Cons: Auctions are frequently postponed, wasting your time and effort. It is rarely possible to inspect the property. To be safe, you should have a title search performed, which can be costly. Unusually large cash outlays deter most investors (note that this can also be seen as a benefit). Certified checks for 10% of the purchase amount may be required with the balance due in weeks, days or even hours. Improper research can lead to devastating results.
Buying REOs
Perhaps the easiest way to buy foreclosed property is buying REOs ("real estate owned"). An REO occurs when the lender takes back the property to gain possession and cut its losses. The lender, however, does not want the property because it is not in the real estate business and is therefore usually motivated to move the property quickly.

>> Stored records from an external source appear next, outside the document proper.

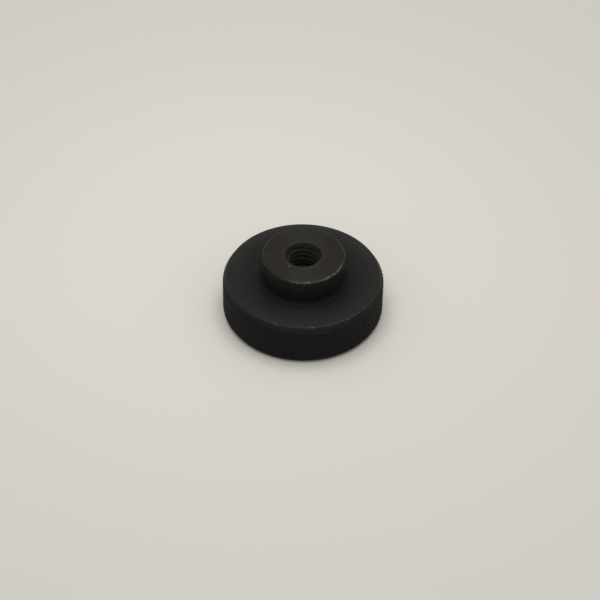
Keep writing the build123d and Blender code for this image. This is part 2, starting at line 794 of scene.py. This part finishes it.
@dataclass(frozen=True)
class Oxide:
    """The oxide itself, which is mottled on top of the boss and nearly even elsewhere."""

    dark: tuple = (0.0062, 0.0071, 0.0064, 1.0)
    ash: tuple = (0.0150, 0.0148, 0.0134, 1.0)
    plum: tuple = (0.0130, 0.0100, 0.0114, 1.0)
    olive: tuple = (0.0143, 0.0139, 0.0094, 1.0)
    brown: tuple = (0.0200, 0.0115, 0.0070, 1.0)
    blushes: Pattern = Pattern(700.0, 2.0, 0.6)
    patches: Pattern = Pattern(760.0, 4.0, 0.7)
    ash_clouds: tuple = (0.4, 0.8, 0.2)
    ash_grains: tuple = (0.4, 0.6, 0.6)
    plum_blushes: tuple = (0.5, 0.65, 0.4)
    olive_least: float = 0.15
    olive_clouds: tuple = (0.3, 0.7, 0.5)
    brown_patches: tuple = (0.45, 0.65, 0.5)

    def lay(self, site: Site) -> Socket:
        """Lays the oxide.

        Args:
            site: what the layers read.

        Returns:
            The oxide's colour.
        """
        graph = site.graph
        ashen = site.cloud.ramp(*self.ash_clouds) + site.grain.ramp(*self.ash_grains)
        blush = graph.noise(site.where, self.blushes).ramp(*self.plum_blushes)
        even = graph.blend(blush, graph.blend(ashen, self.dark, self.ash), self.plum)
        clouded = site.crown * (self.olive_least + site.cloud.ramp(*self.olive_clouds))
        patched = site.crown * graph.noise(site.where, self.patches).ramp(*self.brown_patches)
        return graph.blend(patched, graph.blend(clouded, even, self.olive), self.brown)


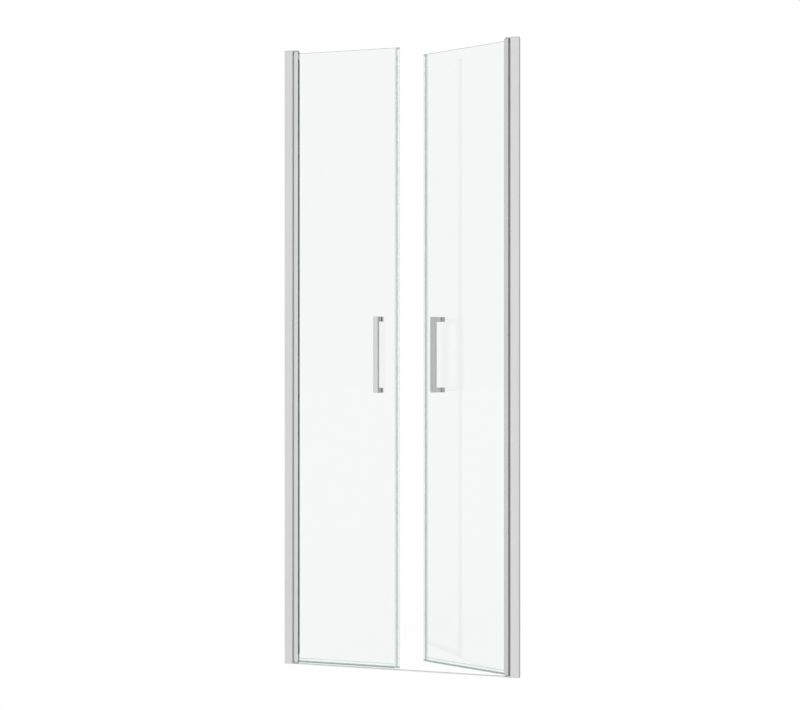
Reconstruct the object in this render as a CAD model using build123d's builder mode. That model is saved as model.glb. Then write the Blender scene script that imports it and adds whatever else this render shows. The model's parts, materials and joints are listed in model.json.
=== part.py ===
from build123d import *
import math
import os

# All sizes are in millimetres. X runs along the closed doors, Y into the shower and Z up.
# The origin is on the floor, in the middle of the opening and in the middle plane of the
# closed glass. Left and right are as seen from outside, where the handles are.

# Whole door
door_height = 1950.0
door_width = 770.0
right_leaf_angle = 24.7
meeting_gap = 1.2
swing_gap = 1.6
snug_clearance = 0.05
slide_clearance = 0.25
running_clearance = 0.05

# Wall profiles and their caps
wall_profile_width = 27.0
wall_profile_depth = 17.0
wall_profile_web = 1.8
wall_profile_flange = 1.5
wall_profile_corner = 0.6
wall_screw_hole_radius = 2.5
wall_screw_count = 4
wall_screw_end_distance = 150.0
wall_cap_thickness = 2.0
wall_cap_plug_length = 12.0

# Adjusting posts
post_width = 17.6
post_wall = 1.4
post_recess = 0.4
screw_port_wall = 1.1
screw_port_pitch = 9.8

# Screws that hold the posts in the wall profiles, and their covers
adjusting_screw_radius = 1.9
adjusting_screw_length = 4.6
adjusting_screw_head_radius = 3.4
adjusting_screw_head_height = 2.2
adjusting_screw_count = 3
adjusting_screw_end_distance = 200.0
screw_cap_wall = 0.8

# Pivot brackets, their screws and bushes
top_block_height = 8.0
bottom_block_height = 10.0
top_arm_thickness = 4.0
bottom_arm_thickness = 5.0
bracket_wall = 2.7
root_clearance = 0.5
bracket_screw_radius = 1.9
bracket_screw_head_radius = 3.5
bracket_screw_head_height = 1.9
bracket_screw_length = 24.0
bush_wall = 1.45
bush_flange_radius = 6.0
bush_flange_thickness = 0.8

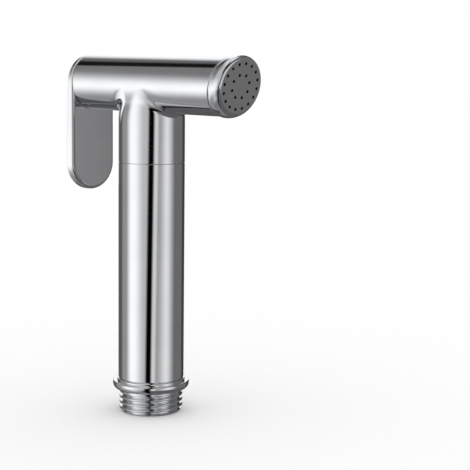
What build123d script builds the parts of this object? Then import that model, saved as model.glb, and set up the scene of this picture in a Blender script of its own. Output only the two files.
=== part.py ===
from build123d import *
import math
import os

# A handheld bidet sprayer, in millimetres. The origin is the centre of the hose end's face,
# +Z runs up the handle, and the spray leaves towards +X, so the trigger plate is on the -X side.
# Every thread is drawn plain, at its crest.

# Hose end, with a G 1/2 male thread
thread_radius = 20.955 / 2
thread_length = 7.4
thread_chamfer = 0.9
flange_step = 1.3
flange_thickness = 2.9
flange_edge = 0.35
flange_rounding = 1.9
collar_step = 0.5
collar_height = 0.8
collar_rounding = 0.35

# Handle tube and the two spigots that screw into it
handle_radius = 10.8
handle_length = 71.5
handle_wall = 2.1
socket_shoulder = 0.6
handle_edge = 0.35
seam_edge = 0.15
nipple_wall = 2.15
spigot_length = 11.5
spigot_edge = 0.5

# Head, a T with a horizontal tube on a neck as wide as the handle
neck_height = 25.4
head_radius = 9.4
head_rear = 29.2
head_front = 35.4
head_edge = 0.35
neck_straight = 12.4
neck_taper = 8.0
neck_inset = 0.7
neck_blend_steps = 12
neck_fillet = 1.5
neck_spigot_wall = 2.25
chamber_wall = 2.2

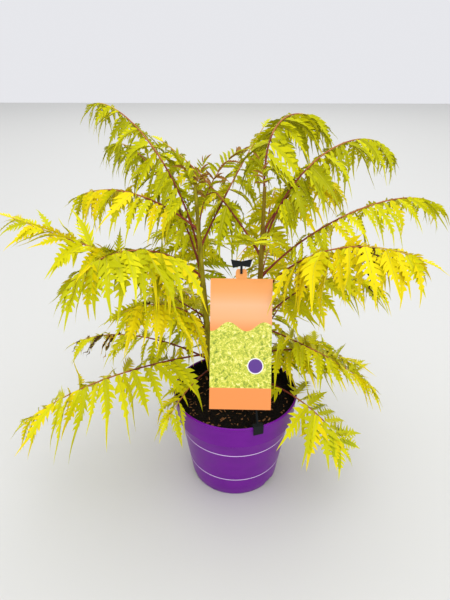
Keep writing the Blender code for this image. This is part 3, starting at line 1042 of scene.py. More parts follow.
LEFT_FRONDS = (
    Frond(0.555, 165, 75, 35, 0.085, 0, 0.028, 0.10, (O, R, O), 0.9),
    Frond(0.550, 45, 80, 60, 0.070, 0, 0.024, 0.10, (R, O), 0.9),
    Frond(0.505, 50, 75, -5, 0.180, 0, 0.031, 0.15, (R, O, R), 0.75, gap=1.6),
    Frond(0.498, 172, 38, -42, 0.290, -24, 0.098, 0.76, (G, Y, G, Y, C), 0.0, 104, 0.95, 0.78),
    Frond(0.467, 55, 47, 25, 0.315, 10, 0.092, 0.80, (C, Y, C, O), 0.0, 98, 0.8, 1.2),
    Frond(0.458, 150, 75, -20, 0.440, -25, 0.084, 0.88, (C, O, C, O, C), 0.0, 98, 0.68, 0.9),
    Frond(0.428, 105, 17, -30, 0.270, 31, 0.078, 0.60, (C, Y, C), gap=1.2),
    Frond(0.420, 143, 73, -32, 0.425, -22, 0.088, 0.86, (C, O, C, C, O), 0.0, 98, 0.70, 0.9),
    Frond(0.412, 198, 50, -80, 0.310, 10, 0.124, 0.66, (C, Y, C, Y, C, C), 0.0, 126, 0.95, 0.85),
    Frond(0.397, 188, 22, 24, 0.365, -6, 0.092, 0.46, (C, Y, C, Y, G), 0.22, 98, 0.9, 0.75),
    Frond(0.365, 95, 35, -35, 0.300, 10, 0.090, 0.60, (C, L, Y, Y), gap=1.2),
    Frond(0.330, 135, 5, -15, 0.240, -8, 0.090, 0.60, (C, Y, Y)),
    Frond(0.310, 207, 58, -42, 0.225, 5, 0.114, 0.74, (Y, G, Y, C, G, Y, Y, B), 0.0, 116, 1.0, 0.60),
    Frond(0.275, 110, 25, -40, 0.290, 0, 0.095, 0.60, (C, L, Y, Y), gap=1.2),
    Frond(0.254, 207, 6, -50, 0.420, -28, 0.122, 0.60, (C, Y, Y, C, Y, C), 0.0, 124, 0.88, 1.3),
    Frond(0.240, 174, 26, -42, 0.330, -12, 0.084, 0.64, (C, Y, C, Y, B, Y, B), 0.0, 98, 0.8),
    Frond(0.222, 242, 10, -52, 0.185, -4, 0.092, 0.82, (C, Y, C), 0.0, 104, 0.85, 0.9),
    Frond(0.222, 80, 20, -35, 0.250, 15, 0.095, 0.50, (L, C, Y), gap=1.2),
)
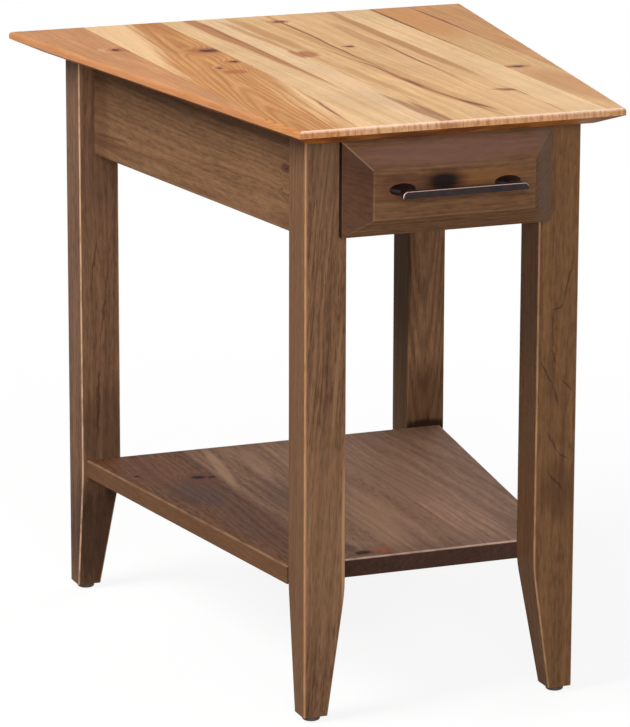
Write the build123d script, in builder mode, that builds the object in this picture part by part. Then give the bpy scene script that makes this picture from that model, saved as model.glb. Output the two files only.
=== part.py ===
"""Wedge end table with one drawer and a lower shelf, in hickory.

The plan is an isosceles wedge, narrow at the drawer end and wide at the back.
+X is to the right of someone facing the drawer, +Y runs to the back and +Z is up.
The origin is on the floor, at the middle of the table's overall box. Sizes are in mm.
"""

from build123d import *
import math
import os

os.makedirs("parts", exist_ok=True)

# ---------------------------------------------------------------- driving dimensions

table_height = 610

# the glued-up top: a small nose above, a wide undercut bevel below
top_thick = 19
top_front_width = 341
top_back_width = 524
front_overhang = 50
back_overhang = 38
top_nose = 7.5
top_bevel = 29
nose_radius = 3.5
top_seams = [-180, -92, -50, -20, 50, 109, 150, 197]

# the frame: four square legs, two splayed side aprons and a back apron
leg_size = 44
front_width = 292
back_width = 424
frame_depth = 532
foot_size = 26
taper_ease = 180
arris = 2.2
apron_depth = 104
apron_thick = 19
apron_inset = 15
edge_ease = 1
tenon_thick = 8
tenon_length = 12
tenon_shoulder = 10
tenon_fit = 0.1
mortise_relief = 1

# glue blocks behind the drawer hangers
glue_block_size = 19

# the two rails above and below the drawer
upper_rail_thick = 13
lower_rail_thick = 12
lower_rail_raise = 4
rail_depth = 40
rail_tenon_thick = 7
rail_tenon_shoulder = 5

# the shelf between the legs
shelf_height = 152
shelf_thick = 19
shelf_inset = 2
shelf_ease = 2.5
shelf_seams = [-100, -26, 62]
dowel_radius = 4
dowel_in_leg = 14
dowel_in_shelf = 18
dowel_spacing = 20
hole_relief = 1

# nail-on glides
glide_radius = 9
glide_thick = 6
glide_ease = 2
nail_radius = 1.3
nail_length = 15

# the drawer
box_height = 62
box_length = 400
side_thick = 12
end_thick = 12
bottom_thick = 6
bottom_raise = 10
groove_depth = 6
groove_fit = 0.3
box_drop_gap = 2.5
tail_count = 3
tail_slope = 8
tail_share = 0.62

# the thick overlay front with its raised field
front_gap = 1.5
front_overlay = 9
front_top_gap = 3
front_foot_gap = 6
front_edge = 6.5
front_rise = 19
side_bevel = 26
top_bevel_height = 27
foot_bevel_height = 19
field_ease = 0.8
bumper_radius = 4.5
bumper_inset = 6

# full-extension slides, one pair
slide_gap = 12.7
slide_length = 390
slide_height = 45
slide_start = 3
drawer_travel = 380
steel = 1.2
ball_radius = 1.5
ball_fit = 0.1
ball_pitch = 20
cage_margin = 10
cage_thick = 0.5
cage_fit = 0.25
pocket_fit = 0.05
running_gap = 0.4

# the bar pull
bar_length = 132
bar_height = 7
bar_thick = 4.6
bar_shoulder = 5.2
bar_ease = 1
bar_reach = 27.5
post_spacing = 111
foot_wide = 27.5
foot_high = 12
neck_wide = 13
neck_high = 6
pull_rise = 4.5
handle_bite = 8
flare_share = 0.45

# fixings
screw_radius = 2
screw_head_radius = 4
screw_head_thick = 2.4
screw_bite = 12
screw_fit = 0.05
front_screw_bite = 14
clip_width = 16
clip_thick = 1.5
clip_drop = 12
clip_tongue = 7
clip_reach = 20
clip_fit = 0.3
clip_screw_margin = 2
clip_from_front = 110
clip_from_back = 90
rest_fit = 0.3

# ---------------------------------------------------------------- derived places

frame_top = table_height - top_thick
apron_bottom = frame_top - apron_depth
shelf_bottom = shelf_height - shelf_thick
front_thick = front_edge + front_rise
reach = max(front_overhang, front_gap + front_thick + bar_reach)

# Y of the main faces, from the drawer end to the back
legs_front = -(frame_depth + back_overhang - reach) / 2
legs_back = legs_front + frame_depth
aprons_start = legs_front + leg_size
aprons_end = legs_back - leg_size
top_front = legs_front - front_overhang
top_back = legs_back + back_overhang
back_apron_inner = legs_back - apron_inset - apron_thick

# the splay of the side frames, and of the top's edges
side_slope = (back_width - front_width) / 2 / (frame_depth - leg_size)
splay = math.atan(side_slope)
top_slope = (top_back_width - top_front_width) / 2 / (top_back - top_front)

# the drawer opening
opening_half = front_width / 2 - leg_size
box_half = opening_half - slide_gap
lower_rail_top = apron_bottom + lower_rail_raise + lower_rail_thick
box_bottom = lower_rail_top + box_drop_gap
box_top = box_bottom + box_height
slide_z = (box_bottom + box_top) / 2
box_front = legs_front - front_gap
box_back = box_front + box_length


def side_x(y):
    """Half the width across the outer faces of the side frames, at depth y."""
    return front_width / 2 + side_slope * (y - legs_front - leg_size / 2)


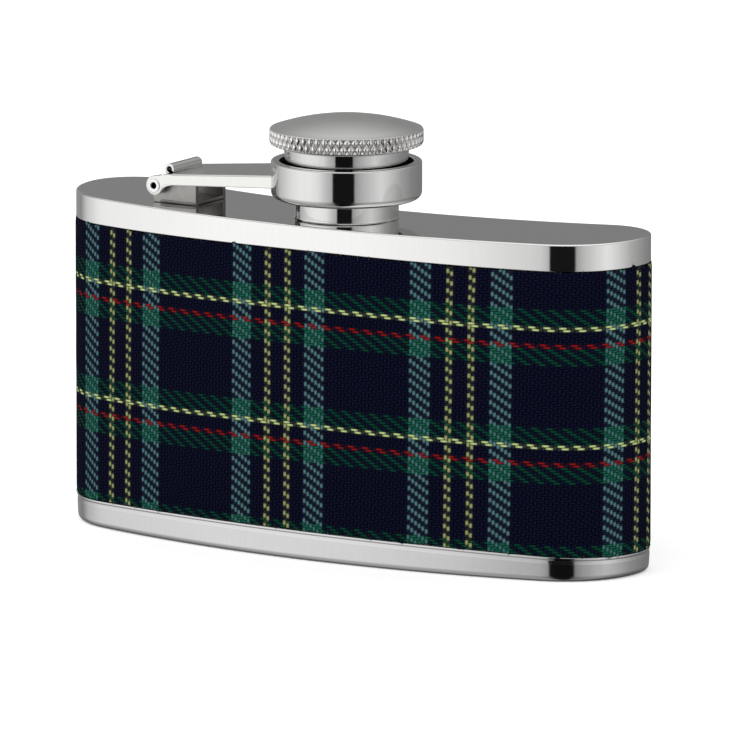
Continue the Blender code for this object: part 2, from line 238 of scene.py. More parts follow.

Pros: The lender is almost always the senior lien holder, thereby wiping out all other liens at the auction. This means an REO will always have clear title, which saves a lot of time, expense and worries when buying foreclosures. Most likely, the lender will also have paid any property taxes in arrears. The lender may either repair the property to acceptable standards or allow a discount to the buyer to accomplish the repairs.
Cons: Rewards follow risk. This is a low risk investing method and the rewards can be on the low side as well. Average savings may range from only 5% to 15% off market value, although discounts of 25% or more are possible if you know how. Investing in foreclosures can provide excellent profits. Each of the three foreclosure opportunities presents both rewards and certain risks. Be sure to do your homework before you buy.